Reconstructing a Genealogy Involving Slaves in the Caribbean
The methods for reconstructing one’s genealogy from parish and civil status registers are well known to all genealogists; there are many guides to accompany the neophyte, including a guide to genealogical research in Martinique.
But in the Caribbean, in societies where some 80% of the population were slaves at the beginning of the 19th century, we are quickly confronted with difficulties when it comes to reconstructing the path of a non-free ancestor. What can be done when the archives documents usually used for free people have no equivalent or have not been preserved for enslaved people? It is not always easy to reconstruct the history of these ancestors coming from the slave trade and slavery in the former French colonies.
This is where the book can help you find ways to progress, especially for the 19th century. Yannick Corcessin and Bernard Dossa were interested in the possibilities of reconstructing the history of the enslaved ancestors by crossing data from different archives. Among them, first and foremost, are the individuality registers that recorded the family names taken by the new citizens after the general liberation in 1848. The authors show what can be achieved by data collection of documents containing nominal lists. From the linkage of data, they reveal how they were able to connect families to an plantation, how they reconstructed slave workshops from the slaves numbers. In particular, they develop the history of the slaves of the Mascré coffee estate and also that of the slaves of the Cambeilh sugar estate. This will provide ideas for future research. A table, which takes much of the book, is dedicated to recording the list of people found, and to the information obtained from Le Carbet registers with the differents archives. But I must say that if I found this part interesting, both for the historian and the genealogist, it was the next one that I had a crush.

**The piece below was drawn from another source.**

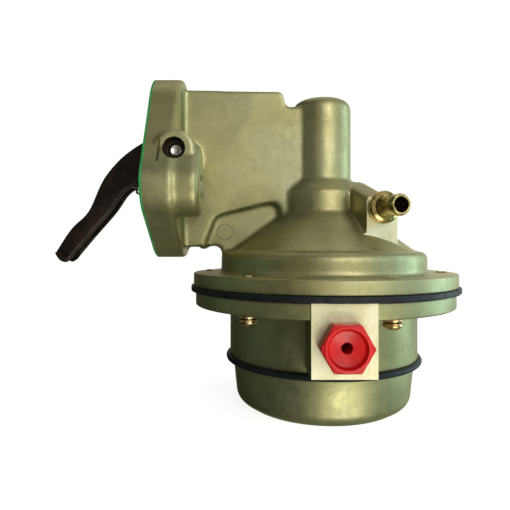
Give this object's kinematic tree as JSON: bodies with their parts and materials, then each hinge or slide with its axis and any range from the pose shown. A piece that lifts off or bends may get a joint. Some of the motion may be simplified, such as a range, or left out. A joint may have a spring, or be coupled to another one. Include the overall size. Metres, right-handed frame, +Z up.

Reconnect With the Yardstick of African Ancestral Tradition
Reinterpreting the situation from the African slave, who was deported to the Caribbean, was a singular reading experience for me; because, like others, I guess, I encountered in my genealogical research my inability to make a bridge between here and Africa, just as I could not make a bridge for my « engaged » [engagé] ancestors who came from India after the abolition of slavery.
The authors try to offer the perspective of the African who has been uprooted, traumatized and deported from his land. How did he see his arrival on the property after several months of travelling in deplorable conditions? How does he adapt to the plantation world? How does he rebuild a life, a family, a home group… and with which markers? What could he have transmitted from him, from his cultural and religious universe of origin? I really appreciated reading these lines showing that even tiny bits of this baggage, which we are often unable to understand here, appear in the archives and have been transmitted to this day. I also appreciated the sharing of this patriarch’s account, which shows that the memory of the history of these forced migrants is also carried to the other side of the ocean.
In short, there is no doubt about it, it is a beautiful reading to assist your research during the holidays. In fact, the book reminded me of Franck Salin’s film Citoyens bois d’ébène, released in 2016, which relates the journey undertaken by Emmanuel Gordien of the CM98 association, who took him to Benin to retrace the story of his ancestors who were enslaved in Guadeloupe. And you, have you been able to make this link with the different territories from which your ancestors come?
Bibliography
Corcessin Yannick, Dossa Bernard, Une lecture du registre matricule des esclaves par la tradition ancestrale africaine: Le Carbet, Le Morne Vert, Le Fonds Saint-Denis (Martinique), 2019.
The book is available in French only on Amazon to the best of my knowledge at the moment and is available in paperback or digital format.